By cheese, I mean what feeds your life. One of my favorite books is Who Moved My Cheese? by Dr. Spencer Johnson (find it on Amazon.com). I love the metaphor of life being a maze and us being mice who find a spot where we find cheese reliably delivered on a continual basis. Consider this spot our conditioned lives where we’ve figured out how to get our rewards. Then, Covid 19 shows up, and cheese delivery to the same, dependable spot (sources and behaviors) is vastly reduced and possibly dries up. As Dr. Spencer points out in his book, a good number of mice stay stuck in the same old spot, convincing themselves the cheese HAS to start showing up again just like before. I liken such mice to the many people who insist that life goes back to normal (there’s that word again) now in spite of the risks.

No one wants their cheese moved, myself included. No one wants to have to head back into the maze of life in search of different cheese. But, I believe that’s what is going to be asked of most of us as we dig our way out of this pandemic. Two many things have been monumentally altered. Businesses have been hobbled or shuttered. Job losses are at levels we haven’t experienced. Worldwide travel has almost come to a standstill. I’m already trying to make peace with the fact that it might be a very, very long time before I can return to the States to see my friends and family. Will they even be able to travel here? Freedom of movement is a liberty that I’d taken for granted, but as I re-render my life, it’s a factor I have to consider.
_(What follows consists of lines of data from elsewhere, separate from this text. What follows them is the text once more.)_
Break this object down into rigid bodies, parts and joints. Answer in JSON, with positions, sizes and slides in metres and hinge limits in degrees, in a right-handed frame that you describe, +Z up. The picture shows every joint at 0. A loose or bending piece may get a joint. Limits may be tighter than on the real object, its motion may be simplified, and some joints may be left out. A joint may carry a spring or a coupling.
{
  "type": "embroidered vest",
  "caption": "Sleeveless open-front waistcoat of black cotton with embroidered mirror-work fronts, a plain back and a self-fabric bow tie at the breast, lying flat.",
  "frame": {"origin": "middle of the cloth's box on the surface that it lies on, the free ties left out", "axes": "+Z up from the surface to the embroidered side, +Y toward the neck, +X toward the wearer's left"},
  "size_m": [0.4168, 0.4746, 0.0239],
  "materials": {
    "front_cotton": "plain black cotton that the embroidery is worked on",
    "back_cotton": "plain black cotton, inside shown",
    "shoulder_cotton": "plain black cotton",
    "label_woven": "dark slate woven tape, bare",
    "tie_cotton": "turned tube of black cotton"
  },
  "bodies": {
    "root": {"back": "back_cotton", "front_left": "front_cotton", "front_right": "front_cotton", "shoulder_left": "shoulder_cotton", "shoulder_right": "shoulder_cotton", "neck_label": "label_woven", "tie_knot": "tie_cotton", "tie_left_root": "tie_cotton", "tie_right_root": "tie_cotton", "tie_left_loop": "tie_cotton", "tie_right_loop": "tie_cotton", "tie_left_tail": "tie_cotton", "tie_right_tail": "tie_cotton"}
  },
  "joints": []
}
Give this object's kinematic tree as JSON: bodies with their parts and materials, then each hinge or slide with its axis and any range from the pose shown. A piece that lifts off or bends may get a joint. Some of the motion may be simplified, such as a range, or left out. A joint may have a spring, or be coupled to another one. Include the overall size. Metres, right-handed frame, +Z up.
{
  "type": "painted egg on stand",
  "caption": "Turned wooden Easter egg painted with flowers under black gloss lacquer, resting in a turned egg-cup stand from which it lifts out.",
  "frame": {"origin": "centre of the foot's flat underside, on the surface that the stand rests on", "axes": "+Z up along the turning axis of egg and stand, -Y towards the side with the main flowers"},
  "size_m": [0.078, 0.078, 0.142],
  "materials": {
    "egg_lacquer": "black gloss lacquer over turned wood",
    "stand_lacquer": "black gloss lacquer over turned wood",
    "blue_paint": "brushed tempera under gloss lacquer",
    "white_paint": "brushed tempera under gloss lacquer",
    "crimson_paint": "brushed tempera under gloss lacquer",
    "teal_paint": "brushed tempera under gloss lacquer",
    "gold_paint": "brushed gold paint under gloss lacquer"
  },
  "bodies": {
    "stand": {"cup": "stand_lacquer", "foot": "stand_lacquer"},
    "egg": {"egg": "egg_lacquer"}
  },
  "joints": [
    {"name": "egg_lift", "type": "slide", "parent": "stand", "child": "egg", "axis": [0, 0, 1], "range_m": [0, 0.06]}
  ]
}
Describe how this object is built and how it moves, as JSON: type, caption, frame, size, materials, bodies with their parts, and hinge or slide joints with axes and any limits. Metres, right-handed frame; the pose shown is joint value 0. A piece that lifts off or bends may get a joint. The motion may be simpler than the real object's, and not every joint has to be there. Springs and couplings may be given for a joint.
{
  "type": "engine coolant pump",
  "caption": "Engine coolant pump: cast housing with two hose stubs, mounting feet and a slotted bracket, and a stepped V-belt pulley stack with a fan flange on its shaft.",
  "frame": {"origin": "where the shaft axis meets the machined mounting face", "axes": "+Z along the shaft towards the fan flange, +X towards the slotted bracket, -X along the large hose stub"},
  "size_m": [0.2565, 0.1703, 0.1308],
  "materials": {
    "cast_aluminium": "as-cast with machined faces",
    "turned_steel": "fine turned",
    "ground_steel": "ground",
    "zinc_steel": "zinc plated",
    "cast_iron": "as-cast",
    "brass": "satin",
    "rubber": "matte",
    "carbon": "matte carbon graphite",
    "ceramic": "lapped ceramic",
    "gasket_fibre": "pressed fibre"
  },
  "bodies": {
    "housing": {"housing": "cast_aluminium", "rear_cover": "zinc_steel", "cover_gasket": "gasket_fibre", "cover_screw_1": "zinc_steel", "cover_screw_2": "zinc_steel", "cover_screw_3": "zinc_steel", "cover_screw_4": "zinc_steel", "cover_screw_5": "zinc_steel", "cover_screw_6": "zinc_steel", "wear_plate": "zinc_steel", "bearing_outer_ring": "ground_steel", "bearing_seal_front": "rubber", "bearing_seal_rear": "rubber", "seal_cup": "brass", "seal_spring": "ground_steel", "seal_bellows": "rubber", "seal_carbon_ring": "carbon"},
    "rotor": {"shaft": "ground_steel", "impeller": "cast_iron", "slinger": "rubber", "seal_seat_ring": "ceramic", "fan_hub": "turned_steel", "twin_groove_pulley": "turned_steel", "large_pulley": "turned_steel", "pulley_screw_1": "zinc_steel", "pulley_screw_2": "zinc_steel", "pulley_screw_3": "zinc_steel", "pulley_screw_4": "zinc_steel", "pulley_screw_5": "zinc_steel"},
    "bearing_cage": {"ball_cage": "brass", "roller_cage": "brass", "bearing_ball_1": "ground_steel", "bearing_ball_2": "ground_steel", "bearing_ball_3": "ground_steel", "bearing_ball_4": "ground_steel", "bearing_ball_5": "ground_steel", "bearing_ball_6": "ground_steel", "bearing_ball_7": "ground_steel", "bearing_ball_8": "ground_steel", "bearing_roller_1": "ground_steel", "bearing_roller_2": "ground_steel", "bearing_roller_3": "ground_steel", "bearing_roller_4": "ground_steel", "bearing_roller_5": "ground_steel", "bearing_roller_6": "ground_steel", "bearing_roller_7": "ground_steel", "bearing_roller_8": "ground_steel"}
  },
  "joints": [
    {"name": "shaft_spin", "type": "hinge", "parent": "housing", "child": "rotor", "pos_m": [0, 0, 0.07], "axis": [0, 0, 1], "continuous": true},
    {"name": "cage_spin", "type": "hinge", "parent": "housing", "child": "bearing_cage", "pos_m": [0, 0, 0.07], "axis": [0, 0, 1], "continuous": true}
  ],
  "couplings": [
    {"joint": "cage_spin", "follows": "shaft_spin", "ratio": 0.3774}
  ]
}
And, what happens with the next pandemic? How do we ready ourselves to not have a repeat of Covid 19?

Consider that new possibilities may arise in the wake of this pandemic.

This has been my lifeline. Without entertaining that life might emerge from the ashes of this tragedy reinvigorated and with some unforeseen betterment, personally and as a species, I can’t anchor myself in acceptance. I fully realize that I’m being asked to have faith in the unknown when I’ve lived most of my life only taking steps forward when I felt that I could see and understand the road in front of me. Covid 19 has changed all that. If I’d needed for something to make me cry “Uncle!” in a way that nothing has before, this sure fits the bill.

Now? I wait. I do the things I can to stay productive within the confines of my lockdown, however it evolves in the near future. I’m being asked to trust that the seeds (possibilities) are there and to keep providing water (faith).

Stay well, stay safe, stay open, and stay hopeful!